A team at Aarhus University in Denmark has just changed the equation.

Led by Associate Professor Zongsu Wei, the researchers discovered that hydrogen radicals — highly reactive particles generated when water is exposed to intense ultraviolet light — can systematically attack and dismantle PFAS molecules. No added chemicals. No exotic catalysts. Just light and water.

"We know that PFAS are extremely stable because of the strong carbon-fluorine bonds, and breaking those bonds is the main challenge," Wei said. "By identifying hydrogen radicals as a dominant driver, we now have a clearer direction for how to design more efficient and sustainable technologies to actually destroy these chemicals, rather than just removing them."

The mechanism works best under UV light at wavelengths below 300 nanometers. The hydrogen radicals strip fluorine atoms from the PFAS molecules one by one, gradually reducing them to smaller, less persistent compounds. It is not instant — the degradation is still relatively slow, and intermediate byproducts can form along the way — but it is the first time researchers have pinpointed exactly what drives the destruction process.

That clarity matters enormously. Most existing PFAS "solutions" — activated carbon filters, ion exchange resins, foam fractionation — merely relocate the problem. They pull PFAS out of water and concentrate it somewhere else, where it still needs to be dealt with. True destruction has been the holy grail, and this discovery provides the mechanistic roadmap to get there.

"Today, many technologies can filter PFAS out of water, but they do not eliminate them," Wei noted. "The real goal is degradation: to break the molecules down completely. Understanding the mechanism is essential if we want to achieve that in a green and scalable way."

The study, published in Environmental Science and Technology, challenges earlier assumptions about PFAS photolysis. Previous work had focused on other reactive species as the primary agents of breakdown. By demonstrating that hydrogen radicals are the dominant force, the Aarhus team has given future engineers a clear target to optimize for.

The timing could not be more pressing. PFAS contamination has been detected on every continent, including remote Arctic ice and deep ocean trenches.
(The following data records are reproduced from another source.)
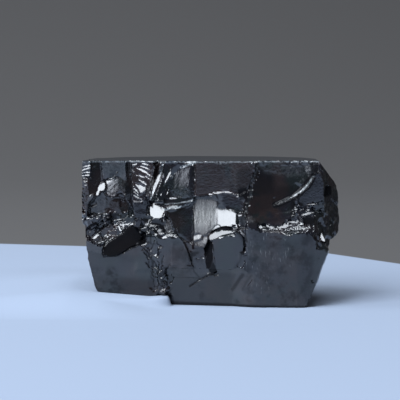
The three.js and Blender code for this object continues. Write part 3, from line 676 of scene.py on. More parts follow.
# the crushed ledge, with its slivers
flakes([
    (-38.6, 20), (-33, 20.6), (-30, 22.2), (-25, 25.4), (-25.6, 28), (-33, 28.4), (-36, 27.6),
    (-38.8, 24),
], 34, 3, (-4, 12), (-4, 5), slant=38, stretch=1.8, rise=0.05)
flakes([(-41, 28.4), (-36.4, 28.4), (-36.8, 24.6), (-38.6, 22), (-40.6, 24)], 24, 1.8, (-8, 8), (-5, 4))
smooth_out(patch((-41, 29), (-35.4, 29), (-36.6, 24.6), (-38.6, 22), (-41, 24)), 14)
for path, width in (
    ([(-36.6, 23.4), (-35.6, 24.7), (-34.3, 25.9)], (0.6, 0.7, 0.4)),
    ([(-37.4, 20.9), (-36.2, 21.6), (-35.2, 23.2)], (0.7, 0.9, 0.5)),
    ([(-36.3, 19.6), (-34.6, 19.9), (-32.8, 20.7)], 0.45),
    ([(-31.6, 25.3), (-30.4, 26.8), (-28, 27.1)], 0.3),
    ([(-30.6, 25), (-29.4, 26.2), (-26.8, 26.5)], 0.35),
    ([(-29, 25.2), (-28.6, 24), (-27.8, 23.2)], 0.8),
    ([(-27.8, 25.5), (-26, 25.4), (-25.2, 26)], 0.35),
    ([(-35.3, 22.6), (-34.2, 24.2)], 0.5),
    ([(-32.6, 21.4), (-31.6, 22)], 0.3),
    ([(-30, 25.6), (-28.8, 25.5)], 0.35),
    ([(-39.8, 27), (-39, 27.7)], 0.5),
    ([(-30.6, 24), (-29.6, 24.8)], 0.25),
):
    hackle(path, width)

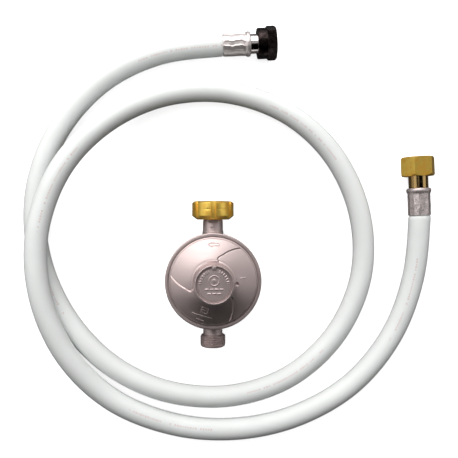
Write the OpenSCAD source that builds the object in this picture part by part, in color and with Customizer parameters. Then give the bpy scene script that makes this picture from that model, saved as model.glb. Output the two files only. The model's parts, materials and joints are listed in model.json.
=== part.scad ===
// Low-pressure gas hose with two swivel nuts, and the diaphragm regulator that it serves.
// The regulator lies on its base, dome up, inside a loose loop of the hose.

/* [Hose] */
// Outer diameter of the hose
hose_od = 17.5; // [15:0.5:18]
// Bore of the hose
hose_bore = 8; // [6:0.5:9]

/* [Hose fittings] */
// Length of each crimp ferrule
ferrule_l = 22; // [18:1:26]
// Width across the flats of both swivel nuts
nut_af = 24; // [23.5:0.5:25]
// Length of the round collar on the steel nut
steel_collar_l = 7.8; // [6:0.2:9]
// Length of the hexagon on the steel nut
steel_hex_l = 7.2; // [7:0.2:9]
// Length of the brass nut
brass_nut_l = 15.6; // [14:0.2:17]
// Stretch of plain insert showing behind the steel nut
steel_neck_l = 5.5; // [4:0.5:9]
// Stretch of plain insert showing behind the brass nut
brass_neck_l = 9.8; // [6:0.2:12]

/* [Regulator body] */
// Diameter over the crimped rim
rim_d = 75; // [72:0.5:80]
// Height of the rim's top above the base
rim_z = 31; // [31:0.5:33]
// Height of the pipe axis above the base
pipe_z = 17; // [16.8:0.2:18]
// Diameter of the foot ring
foot_d = 44; // [36:1:48]
// Length of the outlet thread
outlet_l = 9.8; // [9:0.2:13]

/* [Regulator cover] */
// Height of the spring tower's top above the base
tower_z = 57; // [54:0.5:60]
// Diameter of the spring tower at its top
tower_d = 29.2; // [28.6:0.2:31]
// Width of the notch in the tower's edge
tower_notch = 3.4; // [2:0.2:5]

/* [Inlet nut] */
// Diameter over the gripping lands
inlet_nut_d = 33; // [30:0.5:33.5]
// Length of the nut
inlet_nut_l = 14.5; // [13:0.5:16]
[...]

The CDC reports that PFAS are present in the blood of over 97% of Americans. Regulators worldwide — from the EPA to the EU — are tightening limits, but without true destruction technology, compliance becomes an endless game of chemical whack-a-mole.

The road from lab bench to water treatment plant is long, and Wei's team is careful not to overpromise. The photolysis process remains energy-intensive, and scaling it to municipal levels will require engineering breakthroughs of its own. But for the first time, the fundamental chemistry is no longer a mystery. We now know where forever chemicals are vulnerable — and that is where the fightback begins.